Alternatively, you might need to leave _current alone, and create a new 2010_01 and move over all January rows into it from _current (then optionally vacuum _current to immediately reclaim the space - though if your rows are consant size, with recent Postgres versions there is not much point in doing that). Your move (SELECT INTO / DELETE) will take longer in this case, but you won't have to write code to recreate indices, and this would also preserve other details (referential integrity, etc.).
With this setup removing old data is as quick and efficient as dropping child tables. And migrating away old data is efficient too since child tables are also accessible directly.
For more details see Postgres data partitioning.
Is it a requirement that these sensors connect directly to an application to upload their data? And this application is responsible for writing the data to the database?
I would consider having the sensors write data to a message queue instead, and having your "write to DB" application be responsible for picking up new data from the queue and writing it to the database. This seems like a pretty classic example of "message producers" and "message consumers", i.e. the sensors and the application, respectively.

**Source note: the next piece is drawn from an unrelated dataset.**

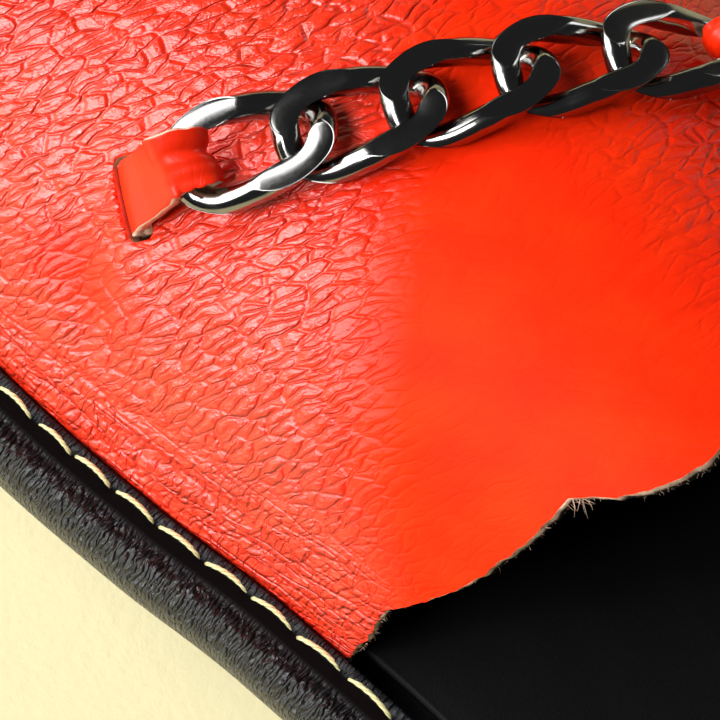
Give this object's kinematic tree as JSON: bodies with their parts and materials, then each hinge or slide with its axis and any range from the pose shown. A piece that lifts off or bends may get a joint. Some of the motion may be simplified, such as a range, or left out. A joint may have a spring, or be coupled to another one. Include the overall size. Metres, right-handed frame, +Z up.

This way, the sensors are not affected if your "write to DB" application has any downtime, or if it has any performance issues or slowdowns from the database, etc. This would also allow you to scale up the number of message consumers in the future without affecting the sensors at all.
It might seem like this type of solution simply moves the possible point of failure from your consumer application to a message queue, but there are several options for making the queue fault-reliant - clustering, persistent message storage, etc.
Apache MQ is a popular message queue system in the Java world.